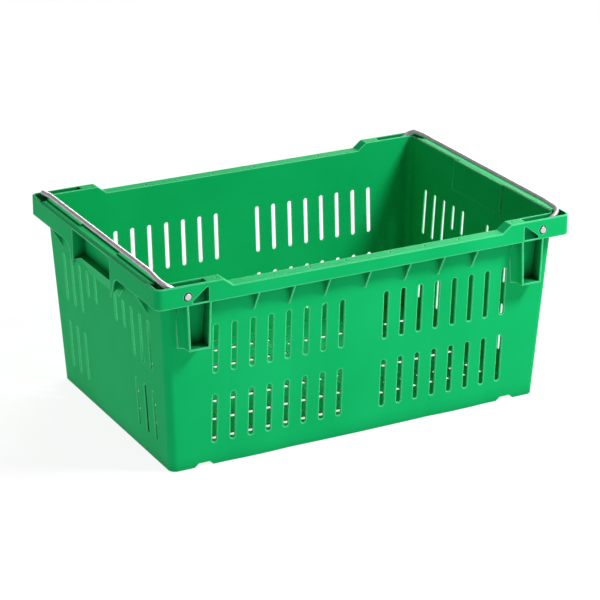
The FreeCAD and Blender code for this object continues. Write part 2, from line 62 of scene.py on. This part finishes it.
def sky_glow(tree):
    """Strength of a soft panel of light behind the crate, fading out all round."""
    direction = tree.nodes.new("ShaderNodeTexCoord")
    facing = tree.nodes.new("ShaderNodeVectorMath")
    facing.operation = "DOT_PRODUCT"
    facing.inputs[1].default_value = PANEL_TOWARD
    fade = tree.nodes.new("ShaderNodeMapRange")
    fade.interpolation_type = "SMOOTHSTEP"
    fade.inputs["From Min"].default_value = PANEL_EDGE
    fade.inputs["From Max"].default_value = PANEL_MIDDLE
    fade.inputs["To Min"].default_value = SKY
    fade.inputs["To Max"].default_value = PANEL
    tree.links.new(direction.outputs["Generated"], facing.inputs[0])
    tree.links.new(facing.outputs["Value"], fade.inputs["Value"])
    return fade.outputs["Result"]


def add_studio():
    world = bpy.data.worlds.new("studio")
    world.use_nodes = True
    background = world.node_tree.nodes["Background"]
    background.inputs["Color"].default_value = (1.0, 1.0, 1.0, 1.0)
    glow = sky_glow(world.node_tree)
    world.node_tree.links.new(glow, background.inputs["Strength"])
    bpy.context.scene.world = world
    add_softbox("key", KEY_PLACE, KEY_TARGET, KEY_SIZE, KEY_POWER)

    bpy.ops.mesh.primitive_plane_add(size=FLOOR_SIZE)
    floor = bpy.context.active_object
    floor.name = "floor"
    floor.data.materials.append(floor_material())
    bpy.context.scene.view_settings.view_transform = "Standard"


# ---------------------------------------------------------------- materials
def new_material(name):
    material = bpy.data.materials.new(name)
    material.use_nodes = True
    tree = material.node_tree
    return material, tree, tree.nodes["Principled BSDF"]


def noise(tree, scale, detail):
    place = tree.nodes.new("ShaderNodeTexCoord")
    node = tree.nodes.new("ShaderNodeTexNoise")
    node.inputs["Scale"].default_value = scale
    node.inputs["Detail"].default_value = detail
    tree.links.new(place.outputs["Object"], node.inputs["Vector"])
    return node.outputs["Fac"]


def ramp(tree, value, stops):
    node = tree.nodes.new("ShaderNodeValToRGB")
    elements = node.color_ramp.elements
    while len(elements) < len(stops):
        elements.new(0.5)
    for element, (position, colour) in zip(elements, stops):
        element.position = position
        element.color = (*colour, 1.0)
    tree.links.new(value, node.inputs["Fac"])
    return node.outputs["Color"]


def spread(tree, value, low, high, start=0.0, end=1.0):
    """The value, carried from start..end to low..high."""
    node = tree.nodes.new("ShaderNodeMapRange")
    node.inputs["From Min"].default_value = start
    node.inputs["From Max"].default_value = end
    node.inputs["To Min"].default_value = low
    node.inputs["To Max"].default_value = high
    tree.links.new(value, node.inputs["Value"])
    return node.outputs["Result"]


def edge_mask(tree, radius, low, high):
    """1 where the surface turns within the radius, 0 on open faces; and the softened normal."""
    bevel = tree.nodes.new("ShaderNodeBevel")
    bevel.samples = 6
    bevel.inputs["Radius"].default_value = radius
    geometry = tree.nodes.new("ShaderNodeNewGeometry")
    compare = tree.nodes.new("ShaderNodeVectorMath")
    compare.operation = "DOT_PRODUCT"
    tree.links.new(bevel.outputs["Normal"], compare.inputs[0])
    tree.links.new(geometry.outputs["Normal"], compare.inputs[1])
    return spread(tree, compare.outputs["Value"], 0.0, 1.0, low, high), bevel.outputs["Normal"]


def blend(tree, factor, first, second):
    """A colour mix. Each end is either a fixed colour or another node's output."""
    node = tree.nodes.new("ShaderNodeMix")
    node.data_type = "RGBA"
    tree.links.new(factor, node.inputs["Factor"])
    for name, colour in (("A", first), ("B", second)):
        if isinstance(colour, tuple):
            node.inputs[name].default_value = (*colour, 1.0)
        else:
            tree.links.new(colour, node.inputs[name])
    return node.outputs["Result"]


def product(tree, first, second):
    node = tree.nodes.new("ShaderNodeMath")
    node.operation = "MULTIPLY"
    tree.links.new(first, node.inputs[0])
    tree.links.new(second, node.inputs[1])
    return node.outputs["Value"]


def add_bump(tree, shader, height, strength, distance, normal=None):
    bump = tree.nodes.new("ShaderNodeBump")
    bump.inputs["Strength"].default_value = strength
    bump.inputs["Distance"].default_value = distance
    tree.links.new(height, bump.inputs["Height"])
    if normal:
        tree.links.new(normal, bump.inputs["Normal"])
    tree.links.new(bump.outputs["Normal"], shader.inputs["Normal"])


def floor_material():
    material, tree, shader = new_material("pale_floor")
    shader.inputs["Roughness"].default_value = 1.0
    shader.inputs["Specular IOR Level"].default_value = 0.0
    shader.inputs["Emission Color"].default_value = (1.0, 1.0, 1.0, 1.0)
    shader.inputs["Emission Strength"].default_value = FLOOR_GLOW
    tint = ramp(tree, noise(tree, 3.0, 2.0), [(0.3, (0.20, 0.20, 0.20)), (0.7, (0.22, 0.22, 0.22))])
    tree.links.new(tint, shader.inputs["Base Color"])
    return material


def green_plastic():
    """Even green, with painted shade darkening the hollows and a painted highlight along the open
    moulded edges.
    """
    material, tree, shader = new_material("green_moulded_plastic")
    shader.inputs["IOR"].default_value = 1.07
    tint = ramp(
        tree,
        noise(tree, 9.0, 4.0),
        [(0.3, (0.004, 0.455, 0.125)), (0.7, (0.007, 0.505, 0.150))],
    )
    painted_shade_ao = tree.nodes.new("ShaderNodeAmbientOcclusion")
    painted_shade_ao.samples = 8
    painted_shade_ao.inputs["Distance"].default_value = PAINTED_SHADE_REACH
    openness = painted_shade_ao.outputs["AO"]
    # painted shade: the colour is blended toward a near-black green where the AO node finds nearby
    # walls
    with_painted_shade = blend(tree, spread(tree, openness, 0.0, 1.0, 0.12, 0.62), (0.001, 0.050, 0.012), tint)
    # painted highlight: a lighter green along convex moulded edges, kept off concave creases by the
    # AO value
    edge, soft_normal = edge_mask(tree, EDGE_HIGHLIGHT_RADIUS, 0.995, 0.93)
    painted_highlight_mask = product(tree, edge, spread(tree, openness, 0.0, 1.0, 0.42, 0.72))
    with_painted_highlight = blend(tree, painted_highlight_mask, with_painted_shade, (0.20, 0.92, 0.46))
    tree.links.new(with_painted_highlight, shader.inputs["Base Color"])
    tree.links.new(spread(tree, noise(tree, 60.0, 4.0), 0.36, 0.48), shader.inputs["Roughness"])
    add_bump(tree, shader, noise(tree, 700.0, 3.0), 0.10, 0.0004, soft_normal)
    return material


def zinc_wire():
    """Dull plated wire, slightly uneven in colour and gloss."""
    material, tree, shader = new_material("zinc_plated_wire")
    shader.inputs["Metallic"].default_value = 0.6
    tint = ramp(
        tree,
        noise(tree, 120.0, 5.0),
        [(0.3, (0.60, 0.54, 0.58)), (0.7, (0.78, 0.72, 0.76))],
    )
    tree.links.new(tint, shader.inputs["Base Color"])
    tree.links.new(spread(tree, noise(tree, 300.0, 4.0), 0.30, 0.48), shader.inputs["Roughness"])
    add_bump(tree, shader, noise(tree, 1500.0, 2.0), 0.15, 0.0002)
    return material


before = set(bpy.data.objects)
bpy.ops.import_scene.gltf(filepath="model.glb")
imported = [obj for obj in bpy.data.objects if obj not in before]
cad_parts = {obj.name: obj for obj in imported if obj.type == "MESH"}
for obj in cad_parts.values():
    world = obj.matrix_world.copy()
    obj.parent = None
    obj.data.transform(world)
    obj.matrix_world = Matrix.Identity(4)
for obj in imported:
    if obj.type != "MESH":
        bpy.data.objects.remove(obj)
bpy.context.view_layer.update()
finishes = {
    "crate_body": green_plastic(),
    "left_bail": zinc_wire(),
    "right_bail": zinc_wire(),
}
for node, material in finishes.items():
    for material_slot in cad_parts[node].material_slots:
        material_slot.material = material
add_studio()
add_camera()
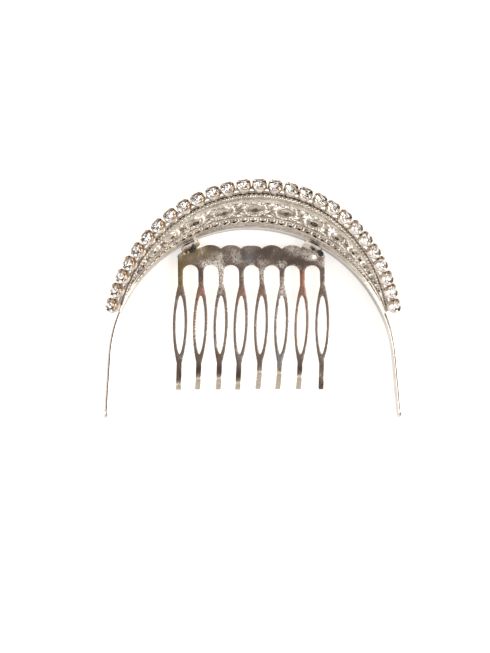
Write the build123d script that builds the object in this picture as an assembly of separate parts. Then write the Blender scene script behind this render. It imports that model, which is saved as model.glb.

● SHORT EXERCISE: Give only the number of lines in the material above that include the word "Write".

● WRITTEN ANSWER: 2